— Нет, тут болезнь не последняя, — отвечал Яков Александрович. — Впрочем, это длинная история, так сразу не рассказать.
Я не стал расспрашивать и, должен сознаться, потому не стал, что в эти минуты меня неотступно приковывал портрет девушки. Хотелось еще и еще на него смотреть.
Вероятно, со многими бывало, особенно в юности, что нарисованное лицо привлечет к себе внимание и взволнует, как живое. Или даже больше живого, потому что черты его острым глазом художника и его мастерской рукой остановлены в самом характерном для них выражении, в котором раскрыта сущность данного человека. В лицах пожилых людей запечатлелись владевшие ими страсти и мысли, добродетели и пороки, пережитое горе, труды, обретенная мудрость или разбитые надежды, умение подчинять себе или привычка повиноваться. А если лицо молодое, без следов прошлого, то в нем читаешь вероятное будущее. Энергия или пассивность, характер свежего ума и направление мечтаний, пробуждавшаяся жажда наслаждений и различно понятого счастья, воля к созиданию или приключениям, и много еще другого, чего не перечтешь. Поэтому так интересно бывает сравнить два хороших изображения одного и того же лица. Вот чем он был и что с ним сталось…
И для меня, восемнадцатилетнего мальчика, оказался непобедимо приковывающим этот пленительный женский образ, прямо и доверчиво глянувший на меня через много разделявших нас десятилетий…
Не проходило вечера, чтобы я не простаивал перед стенкой, где водворился портрет, хоть пять-десять минут. И при этом делал вид, что изучаю всех родичей Якова Александровича, но по-настоящему смотрел только на одну девушку.
Мне сначала было достаточно просто глядеть на нее, изучать черты лица и оттенки румянца, а потом захотелось знать и то, где она жила, среди каких людей, что чувствовала, кого любила, что сталось с нею… Я только ждал удобного случая навести старого учителя на рассказ обо всем этом.

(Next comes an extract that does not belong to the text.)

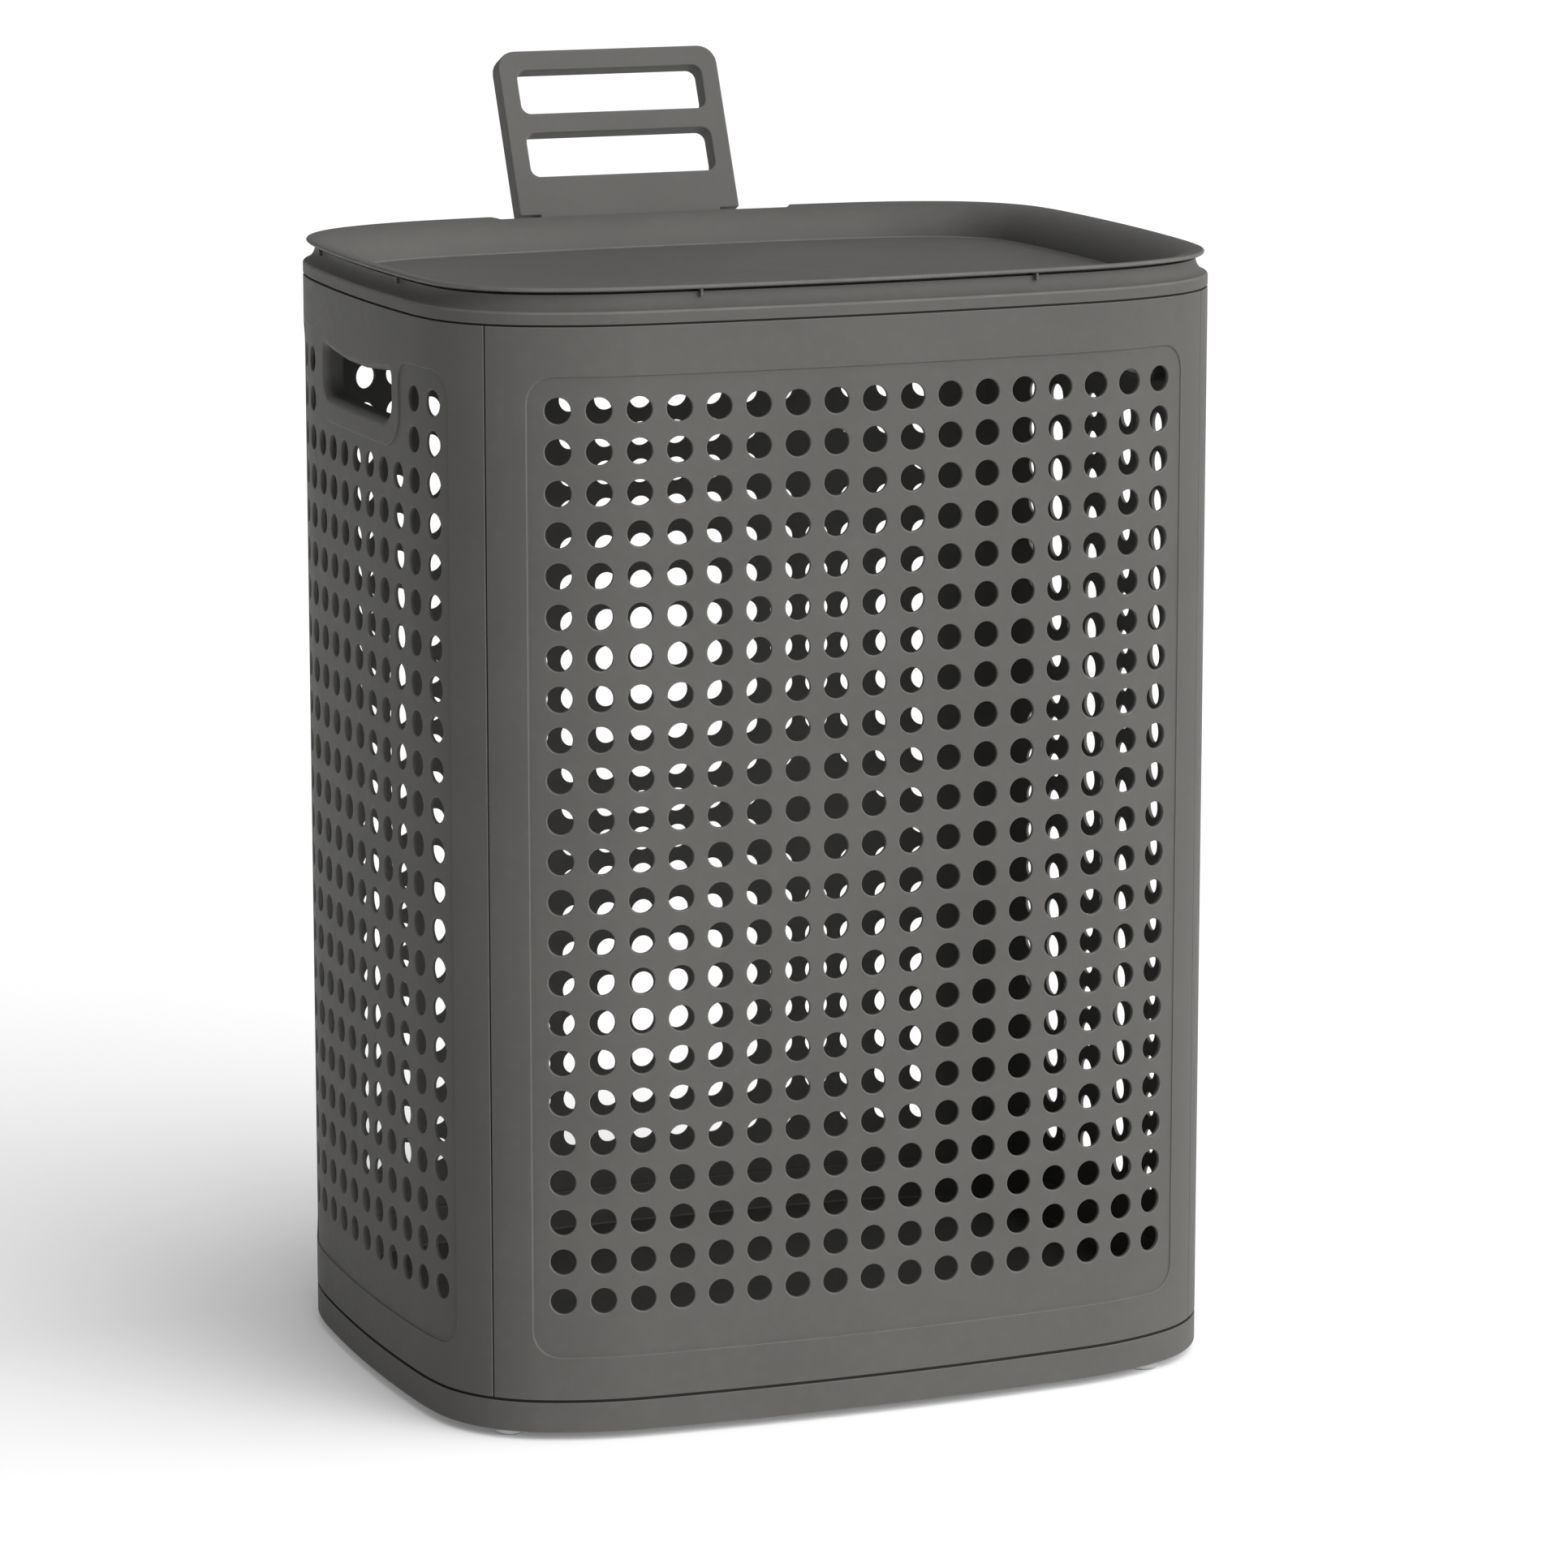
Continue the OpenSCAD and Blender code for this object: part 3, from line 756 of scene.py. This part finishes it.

Мы продолжали проверять коллекцию, каждый день совершая путь в шесть-семь верст. Интересно было работать с Яковом Александровичем, но и прогулки он умел делать полезными и занятными. Идем, бывало, вдоль леса утром, по холодку, и учитель обязательно что-нибудь рассказывает… Вспоминая теперь, как это делалось, я думаю, что у него выработался особый профессиональный навык в изложении всего, что он знал.
Тут бывало и немного ботаники, что-нибудь из местной зоологии, и кусочки археологии и истории, а за ними космография или еще что-нибудь. И все спокойно и непринужденно льется одно за другим.
Я хоть и многое уже знал из того, что рассказывалось, но слушал с неослабевающим интересом. А Матюшка просто ел глазами учителя и только изредка задавал вопросы или делал замечания.
Иногда вечером, вспомнив что-нибудь особенно удачное из сказанного мальчиком, Яков Александрович говорил:
— Слыхали нынче? Ей-богу, вострый парнишка Платов-то наш! И скажу вам, сколько в деревнях наших этаких способных, в которых «бежит поток живой и чистый проснувшихся народных сил». Сколько их хотя бы через самые эти школьные стены прошло! Только раньше оно зачастую и совсем грустно выходило. Кончает, бывало, у меня этакий способный малец, вроде Матюшки, и думаешь: а впереди у него что? Коли по честному пути пойдет, дальше крестьянства или рядового рабочего на фанерном заводе, что у станции, никуда не денется. А коли изворотлив окажется да в путях неразборчив, так в кулаки, в лавочники выберется и своего же брата обирать начнет. А нынче? — Старик сделал паузу. — Да вы представляете ли, Володя, что я за эти годы пережил?.. Ведь все, о чем мечтал десятки лет, все это новая власть действительностью сделала! Ведь эти-то самые Колюшки, Гаврюшки да Матюшки, начавшие у меня, — в университеты, в институты прямым путем могут попасть. И никто их там мужицкой кровью укорять не станет, а наоборот: с почетом — честь и место!..
Между прочим, я скоро заметил, что учитель как бы не слышит местных выражений, которых в языке мальчика было много. Например, Матюшка говорил не «муравей», а «сикаха», не «обогнать», а «упрыгать», не «палец», а «копок», не «вот», а «эвона» и т. д.
— Почему вы не поправляете его? Ведь привыкнет неправильно говорить, — сказал я как-то.
— А зачем? Ведь от частых поправок у него создастся чувство, что родной язык плох. Не станет любить его или, еще хуже, начнет стесняться со мной говорить… А ведь язык-то народный самый что ни есть лучший, чистейший. Что же до исправления, то оно идет само собой. Поглядите, сколько он читает по вечерам, как нас слушает. И речь его уже изменилась. Слова-то еще чисто деревенские, а конструкция фраз зачастую вполне грамотная. Верно?